Again, it's as if Rosin is taking a crude model of masculinity and wanting women to be its new standard-bearer. It is a sign of female "power," thinks Rosin, that they are becoming more aggressive and violent.
But it doesn't help women much to make this a sign of social position. After all, most men could easily overpower women in a physical confrontation. The fact that more women are fighting in the street is usually just a sign of drunken vulgarity - it points to social decline amongst women not to social advancement.
Rosin finishes her piece by talking about what life might be like for obsolete males, like her son, in the future:
When I think of the world after the end of men, I think of the world my son will inherit, where, if he chooses to take his kids to a playground at 3 in the afternoon on a Tuesday, no one will look at him funny, no one will wonder if he’s out of work, no one will think, “What a loser,” and no one will think he’s from Portland or Toronto, they will just walk on by and not think anything of it at all. He can be his own lovely obnoxious self and also be at home in a new world.
The future man is allowed to go to the playground with his children. That's all we get out of Rosin.
Did Rosin herself marry a man whose role is limited to playground time with the children? No, she married the editor of Slate magazine.
Will she really bring up her son to be "his own lovely obnoxious self" without any concern for his status in the marriage market? Well, I'll believe it when I see it. That's not how Rosin's social class generally operates.

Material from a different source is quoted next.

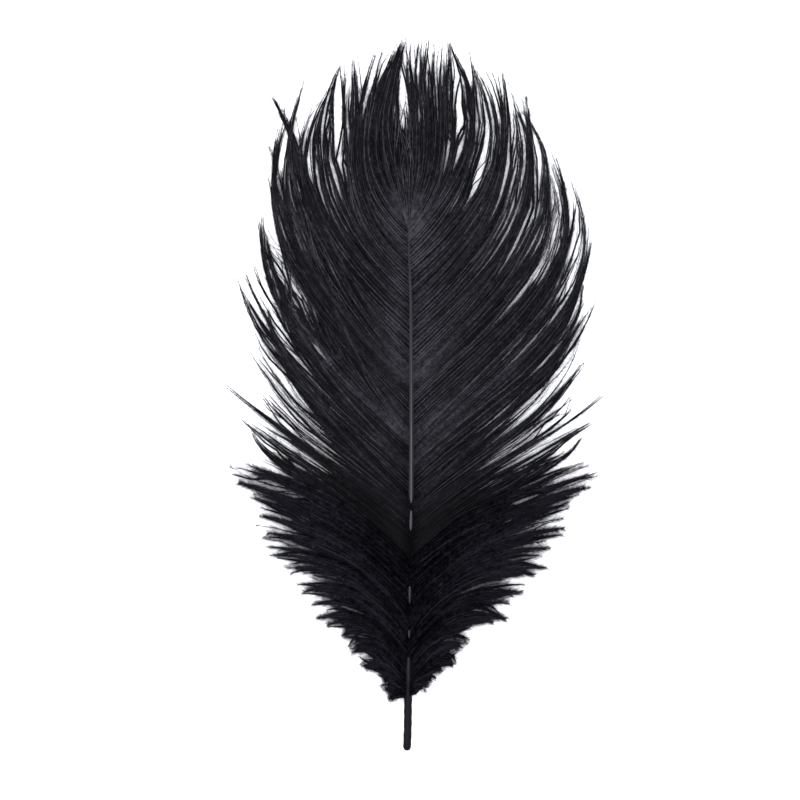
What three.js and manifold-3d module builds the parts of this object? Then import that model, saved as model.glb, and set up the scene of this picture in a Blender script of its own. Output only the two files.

Rosin is right about the social trends, though she tends to exaggerate them. She is wrong, though, that these trends have much of a future to them. If her social class were to raise their sons to be non-masculine, then her social class would fall away. And if men lose their work ethic, and their connection to family life, then a society will devolve rather than progress to something better.
The future belongs to those communities which can hold together and resist the trends described by Rosin.